In winter, some truly remarkable things happen. Many years – but not all – sand levels get insanely low and the bedrock starts showing. These reveal huge cracks and scrapes, showing how this area is sliced and diced by shifting sands on top of it during the other seasons.
What you're seeing is mostly part of a massive underlying structure that runs much of the central Oregon coast called the Astoria Formation, some 18 million years old
When sand levels reveal this surreal seascape, you can spot all sorts of ancient lifeforms in there. Fossils are embedded in this rock face all over.
They're usually masses of long-dead sea life – mostly shells - that ended up in a hole or at the bottom of the ocean millions of years ago. However, the cliffs here and even the sand provide plenty of these during other times of the year. Inside Bedrock at Newport's Moolack Beach: Oregon Coast's Fossil and Mystery Hotbed
It's perfectly legal to take fossils off the beach, but not to cut them out of any rock or surface area.
Tales of Two Lighthouses. Newport has a grand total of two lighthouses within its city limits, offering double the historic fun. One sits at the tip of Yaquina Head and is the tallest lighthouse on the entire Oregon coast. The other sits at Yaquina Bay at the southern side of town and resembles an old Victorian home – because it was one.

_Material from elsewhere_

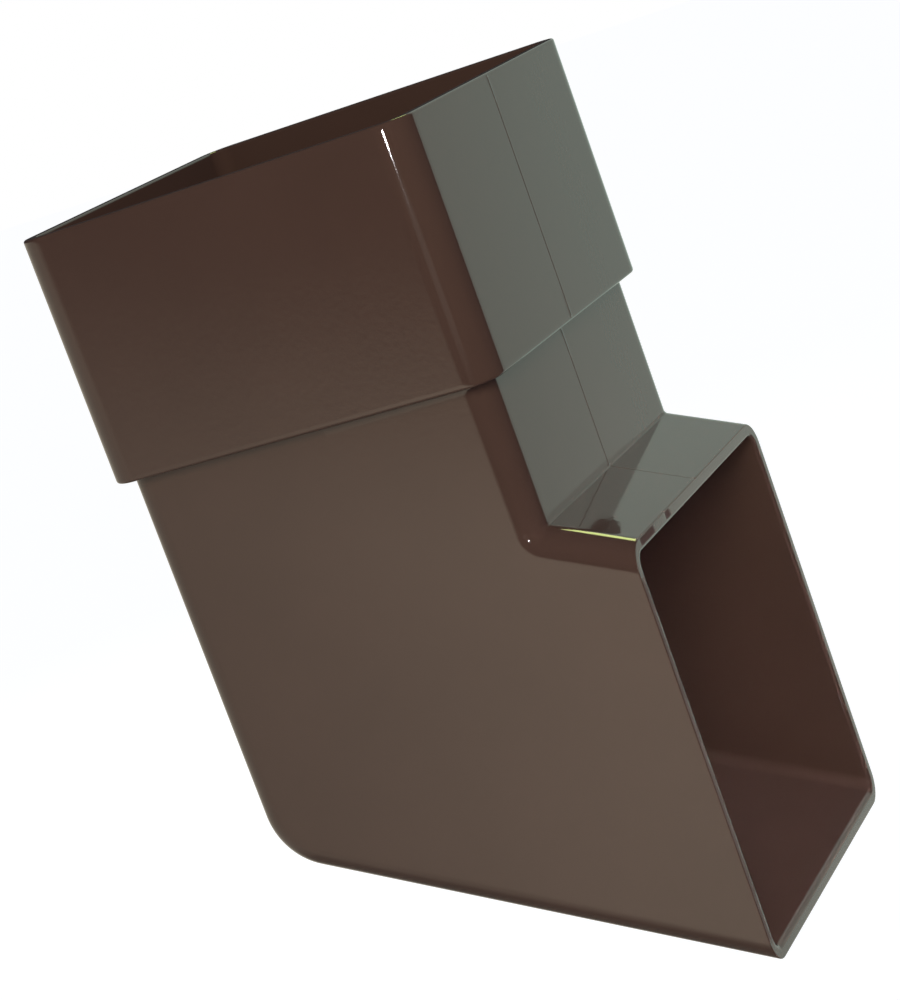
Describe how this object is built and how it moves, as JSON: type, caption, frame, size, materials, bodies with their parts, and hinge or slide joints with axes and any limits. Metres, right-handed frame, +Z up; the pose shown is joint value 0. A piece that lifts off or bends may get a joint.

Both are open to explore, but not all the time. Availability here changes periodically, and hours certainly depending on time of year.
They also have a rich and colorful history, although the Yaquina Bay lighthouse's past is mostly limited to three years in operation. Yet things got more interesting in its afterlife.
It started shining in 1871 but was decommissioned shortly thereafter when the larger one to the north was built, thus negating the need. It began to fall into a serious state of disrepair not long after, and by the mid 20th century was essentially an eyesore and a favorite target of vandalism.
By the '70s, a long-standing ghost story had surrounded the spooky sight, involving a young girl who lived there who was being chased by pirates. At one point, she fell to her death, and had haunted the place ever since. This was even featured by several books by this time.
It took until the mid 1990s for restoration to be finished and the place opened back up again, this time as an attraction. Over the decades, they've had hosts greet visitors on occasion, and sometimes they would dress up in period garb as well.
In the meantime, the ghost story – it turned out – came from a local newspaper's shorty story of fiction that ran in the 1910s. It simply stuck as lore for a long time. Landmarks and Legends of an Oregon Coast Lighthouse, Newport's Yaquina Bay, Part I
At 93 feet tall (not counting the height of Yaquina Head), the northern lighthouse is part of the astounding headland, a potpourri of natural wonders all by itself. This one went live in 1873, maintained by a pair of lighthouse keepers always on duty until the '60s when the light went to all automated. The keepers quarters were demolished in 1984.
It has 114 steps to the top, and it has its own wild haunting lore as well. That involved a lighthouse keeper named Higgins who had died from falling on the staircase to the top, largely because of the irresponsibility of the other lightkeeper. He supposedly haunted the place thereafter.
However, the Bureau of Land Management eventually had a relative of Higgins write them and tell them he died in the '30s of natural causes – in Portland.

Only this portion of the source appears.